Arguments between Jeremy and Andy sometimes boiled over—like during the chaotic Vietnam Special, when the two exchanged furious “f*** yous” on set, only to make up the next morning.

As the show’s global reach expanded, so did scrutiny. The Top Gear team faced criticism for offhand jokes, and Andy admits the crew often reflected deeply afterward.
“In the fallout, we felt it was utterly charmless,” he said. “Charm had always been the thing we tried to run with.”
Still, the BBC launched formal investigations into Top Gear’s operations.

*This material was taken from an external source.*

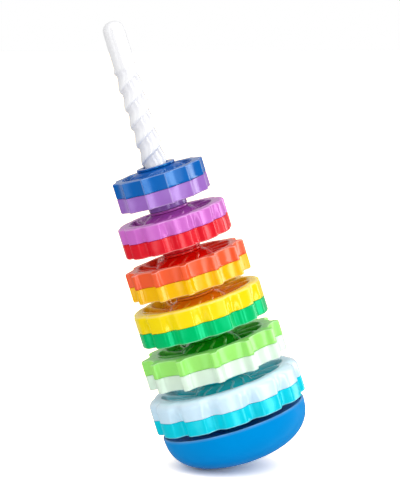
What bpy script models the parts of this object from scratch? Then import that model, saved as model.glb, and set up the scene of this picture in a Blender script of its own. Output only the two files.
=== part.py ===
"""Gear stacking toy: six toothed discs that spin down a two-start corkscrew pole.

The pole stands in a weighted, round-bottomed base, so the toy rocks and rights itself.
Each gear is two toothed half shells, a hub bush, and a follower with two lugs that run
in the pole's grooves. Gear 1 is the smallest and sits at the top.
Sizes are in metres and +Z is up. The origin is under the base, on the pole's axis.
"""

import math
from collections import namedtuple

import bmesh
import bpy
import numpy as np

# Pole: a two-start, right-handed corkscrew with a smooth tip
POLE_TOP_Z = 0.401
TIP_TOP_RADIUS = 0.0094
TIP_ROOT_RADIUS = 0.0097
TIP_ROUNDING = 0.0075
TIP_FLAT_DEG = 12
THREAD_TOP_Z = 0.358
THREAD_CORE_RADIUS = 0.0092
THREAD_RIDGE_RADIUS = 0.01095
THREAD_LEAD = 0.033
THREAD_STARTS = 2
RIDGE_AT_X_Z = 0.2918  # height at which a ridge crosses the +X side
STEPS_PER_TURN = 10
TIP_FACETS = 14
POLE_BORE_RADIUS = 0.0062
POLE_END_WALL = 0.008
FOOT_RADIUS = 0.026
FOOT_THICKNESS = 0.0075
# One start's section: (share of its pitch, share of the ridge's height). The steep
# side, from the last point to the first, is the underside of the ridge.
GROOVE_SECTION = ((0.02, 0.0), (0.24, 0.0), (0.60, 0.75), (0.85, 1.0), (0.95, 0.75))
RIDGE_SHARE = 0.85
LUG_SHARE = 0.20

# Clearances
SEAT_GAP = 0.0003
BORE_CLEARANCE = 0.00065
LUG_CLEARANCE = 0.00035
BOWL_CLEARANCE = 0.0011
SLEEVE_CLEARANCE = 0.0008

# Base: superellipse bowl, recessed cover, ring of cast iron on a centre post
BOWL_RIM_RADIUS = 0.0648
BOWL_HEIGHT = 0.042
BOWL_POWER = 2.65
BOWL_WALL = 0.0026
BOWL_LIP = 0.0007
FOOT_FLAT_RADIUS = 0.013
POST_RADIUS = 0.012
POST_WALL = 0.003
COVER_SEAT_DEPTH = 0.0048
COVER_THICKNESS = 0.0032
COVER_STEP = 0.001
COVER_SEAT_RADIUS = 0.027
BALLAST_SHARE = 0.38
LOCK_RING_WIDTH = 0.007
LOCK_RING_THICKNESS = 0.0012
POLE_SCREW_INSET = 0.005
COVER_SCREW_INSET = 0.0105
COVER_BOSS_RADIUS = 0.0038
SCREW_COUNT = 3

# Countersunk screw
SCREW_HEAD_RADIUS = 0.0028
SCREW_HEAD_HEIGHT = 0.0016
SCREW_RADIUS = 0.0013
SCREW_LENGTH = 0.009

# Gears: sizes that all six share, measured from the seam between the half shells
TEETH = 12
NECK_DROP = 0.020
BUSH_TOP = 0.0188
SEAM_HALF_GAP = 0.00015
LOWER_HEIGHT = 0.0136
LOWER_CHAMFER = 0.001
WALL = 0.0022
PLATE = 0.002
DISH_FLOOR = 0.009
DISH_SLOPE = 0.0013
FLARE_WIDTH = 0.0091
FLARE_BEND = (0.70, 0.42)  # shares of the flare's width and height at its bend
HUB_TOP = 0.0165
HUB_RADIUS = 0.0171
HUB_BORE_RADIUS = 0.0145
NECK_LIP = 0.0015
BUSH_LIP_CHAMFER = 0.0006
FOLLOWER_TOP_SPACE = 0.001
LUG_RADIUS = 0.002
RIB_SWIRL = math.radians(28)
RIB_DROP = 0.0005
RIB_INNER_RISE = 0.0018
EDGE_ROUNDING = 0.0013

# Each gear's own sizes: radius over the teeth, depth of the teeth, height of the rim's top
# above the seam, and width of the flat on it. Gears 2, 4 and 6 have a crowned rim.
GEAR_1_RADIUS = 0.0409
GEAR_1_DEPTH = 0.0027
GEAR_1_RIM_Z = 0.0126
GEAR_1_LAND = 0.0057
GEAR_2_RADIUS = 0.0481
GEAR_2_DEPTH = 0.0038
GEAR_2_RIM_Z = 0.0138
GEAR_2_LAND = 0.0063
GEAR_2_CROWN_HEIGHT = 0.002
GEAR_2_CROWN_WIDTH = 0.003
GEAR_3_RADIUS = 0.0535
GEAR_3_DEPTH = 0.0068
GEAR_3_RIM_Z = 0.0135
GEAR_3_LAND = 0.0037
GEAR_4_RADIUS = 0.0577
GEAR_4_DEPTH = 0.0045
GEAR_4_RIM_Z = 0.016
GEAR_4_LAND = 0.0034
GEAR_4_CROWN_HEIGHT = 0.003
GEAR_4_CROWN_WIDTH = 0.0053
GEAR_5_RADIUS = 0.0629
GEAR_5_DEPTH = 0.0084
GEAR_5_RIM_Z = 0.0139
GEAR_5_LAND = 0.0062
GEAR_6_RADIUS = 0.0679
GEAR_6_DEPTH = 0.006
GEAR_6_RIM_Z = 0.0166
GEAR_6_LAND = 0.0059
GEAR_6_CROWN_HEIGHT = 0.0065
GEAR_6_CROWN_WIDTH = 0.0085

# Tooth shapes, as (share of a tooth's width, share of the tooth's depth cut away)
SCALLOPED = ((0.0, 0.0), (0.20, 0.62), (0.5, 1.0), (0.80, 0.62))
RIDGED = ((-0.075, 0.0), (0.075, 0.0), (0.21, 0.65), (0.5, 1.0), (0.79, 0.65))
LOBED = ((0.0, 1.0), (0.22, 0.22), (0.5, 0.0), (0.78, 0.22))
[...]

Executives even placed a compliance officer inside the editing room—something Andy believes reflected deeper ideological mistrust.
BBC vs. the Trio
Wilman argues that a “small Islington clique” within the BBC saw the trio as symbols of outdated, right-wing Britain.
“The BBC has this left-wing ideological socialism in management,” he claims. “They didn’t get that we were making fun of everyone.”
He recalls moments of biting irony:
in one episode, Clarkson mocked conservative “Bible-bashing rednecks” in Alabama, and in another, he expressed sympathy for refugees entering Europe—hardly the behaviour of a Farage-style firebrand.
The Punch That Changed Everything
The end came in 2015 when Clarkson infamously assaulted producer Oisin Tymon over a catering dispute.
The BBC fired him soon after.
Wilman insists the moment was tragic, not malicious.
“He’s never an angry person,” Andy says. “It wasn’t who he was.”
In the aftermath, the BBC tried to split up the team, offering lucrative solo contracts to James May and Richard Hammond to stay.
“They thought they could wedge us apart,” Andy recalls. “They didn’t understand what the four of us had been through.”
Instead, the trio—and Andy—walked together to Amazon Prime, where they created The Grand Tour.

The Failed Reboot
The BBC quickly relaunched Top Gear with Chris Evans and Matt LeBlanc, but viewers didn’t bite. Ratings plummeted.
“People kid themselves,” Wilman said. “‘Losing Jeremy won’t matter.’ But it f***ing did.”
Later, a near-fatal crash involving Freddie Flintoff in 2022 effectively ended the show once again.
Wilman calls the accident “avoidable” but believes Top Gear could still make a comeback — if the BBC has the will.
Clarkson’s Farm: A Gentler Ride
Today, Andy Wilman has found new success producing Clarkson’s Farm, a series he describes as “a much gentler kind of chaos.”
“The worst that can happen now is a few bumps with a tractor or Jeremy getting headbutted by a goat,” he jokes.
Despite everything, Wilman still hopes Top Gear’s spirit will one day return — not as a corporate product, but as a genuine adventure.
“They thought they could break us apart,” he says. “But they never understood — the magic was in the friendship.”